Speaker: Denise Mullen, Director of Environment and Sustainability, Business Council of British Columbia
Location: Business Council of British Columbia 9th Floor, 1050 West Pender Street Vancouver, B.C., V6E 3S7
Date: Wednesday, 29 January 2020
Time: 12:00 PM – 1:30 PM.
Cost: APEBC and CABE members in good standing $13, Students $15, Others $35. Lunch is included. Charges include GST.
PLEASE REGISTER ONLINE AT: www.cabe.ca/apebcstore . A credit card is required.
About the Speaker Denise Mullen is the Director of Environment and Sustainability at the Business Council of British Columbia. She is responsible for policy analysis on a range of issues from critters to carbon, and in 2018 wrote a research paper on women in the B.C labour force using 40 years of data. Denise has decades of experience in natural resource management sector. She has worked extensively with all levels of government, industry, other stakeholders and Indigenous peoples in the development of policy, legislation, construction of information technology systems, and the review and permitting of major projects.

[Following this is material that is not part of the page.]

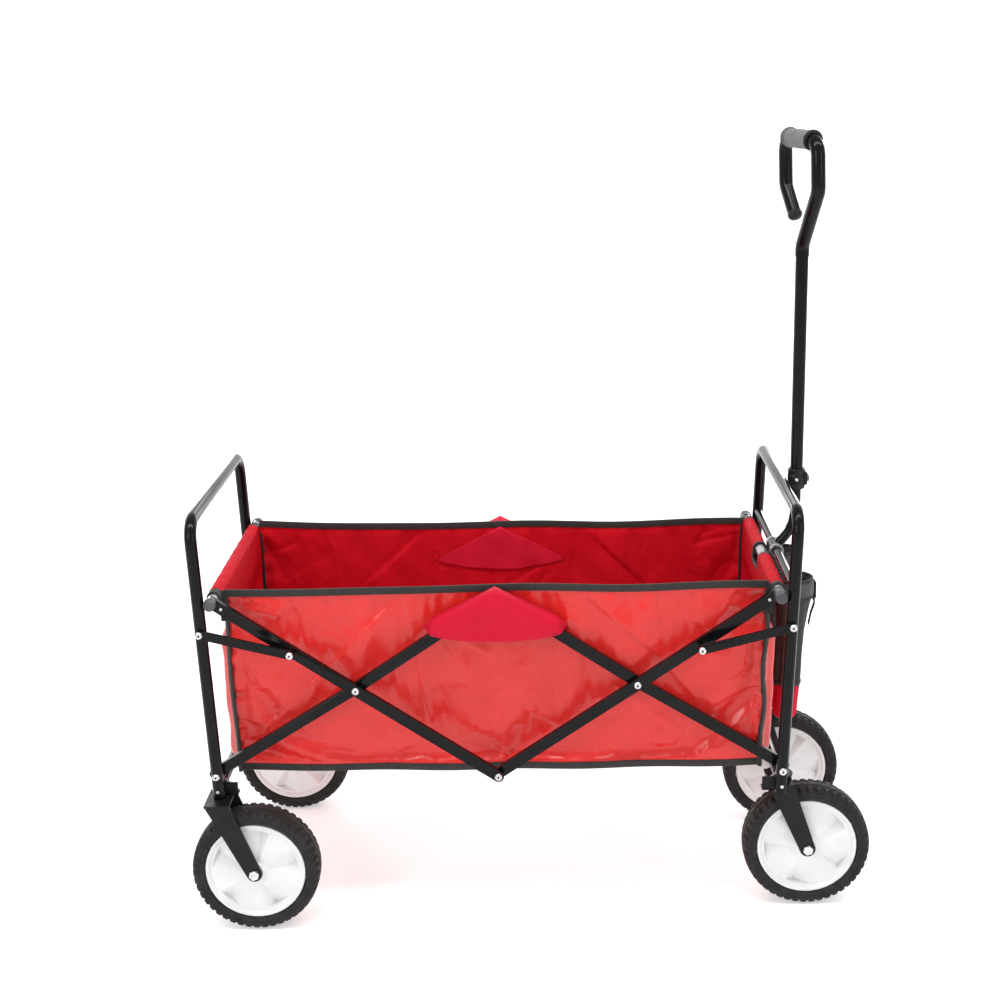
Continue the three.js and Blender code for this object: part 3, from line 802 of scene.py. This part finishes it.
def side_wall(side):
    """Outside surface of a side wall, as rows from the base up."""
    columns, rows = 91, 34
    s = np.linspace(-1, 1, columns)[None, :]
    t = np.linspace(0, 1, rows)[:, None]
    z = base_line(s * TUB_X) * (1 - t) + rim_line(s * TUB_X, side) * t
    x = s * (wall_half_length(z) - 0.6)
    inner = edge_fade(t, 0.10) * edge_fade(1 - t, 0.10) * edge_fade(1 - np.abs(s), 0.05)
    bulge = (1.4 * ripple(x, z, 5, 150, 330)
             + 0.9 * ripple(x, z, 6, 70, 150, math.radians(-55 * side), 0.7))
    y = wall_half_width(z) + inner * (bulge - 2.0)
    points = np.stack([x, side * y, z], -1)
    held = np.zeros((rows, columns), bool)
    held[0], held[-1], held[:, 0], held[:, -1] = True, True, True, True
    points = settle(points, held)
    points = refine(refine(points))
    rows, columns = points.shape[:2]
    s = np.linspace(-1, 1, columns)[None, :]
    t = np.linspace(0, 1, rows)[:, None]
    x, z = points[..., 0], points[..., 2]
    mirror = 1.0 if side < 0 else -1.0
    detail = np.zeros((rows, columns))
    for start, end, height, width, step in SIDE_CREASES:
        detail += crease(x * mirror, z, start, end, height, width, step)
    detail += pucker(x * mirror, z, BASE_Z + 5, 42, 43, 1.9)
    detail += pucker(z, np.abs(x) * -1, -TUB_X + 4, 34, 36, 1.5, 0.7)
    detail += 0.8 * ripple(x * mirror, z, 6, 42, 96, math.radians(-40), 0.8) * edge_fade(1 - t, 0.25)
    detail *= edge_fade(t - 0.02, 0.06) * edge_fade(1 - t, 0.045) * edge_fade(1 - np.abs(s), 0.008)
    y = side * points[..., 1]
    nominal = wall_half_width(z)
    hold = edge_fade(t - 0.015, 0.07) * edge_fade(0.985 - t, 0.06)
    y = nominal + hold * np.clip(y + detail - nominal - 1.0, -9.0, 3.6)
    return np.stack([x, side * y, z], -1)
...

As a former director of energy policy with the B.C. government, Denise is an accomplished policy analyst, researcher, facilitator and writer. She loves numbers and letting the data tell its story. With this perspective, she leads the development of policy across a range of natural systems that intersect with business development, facilitates conversations about issues that matter, and keeps on top of emerging topics and concerns (provincial, national and international). She also works in the IT sector and can integrate geospatial, technical and business information using advanced web technologies. Denise’s professional experience spans the public, private and non-profit sectors. Over her career she has authored research papers, regulatory submisisons, practical guidelines, qualitative and quantitative surveys, strategic and spatial resource use plans, annual reports, draft environmental regulations and standards, and draft water management plans. Her work involves being part of multi-stakeholder working and advisory groups, most recently in the development of new provincial and federal project impact assessment legislation. Denise holds a Masters in Public Administration from the University of Victoria and a BA in econonmics and statistics from the College of Engineering and Physical Sciences at the University of Guelph, as well as several post-graduate certificates.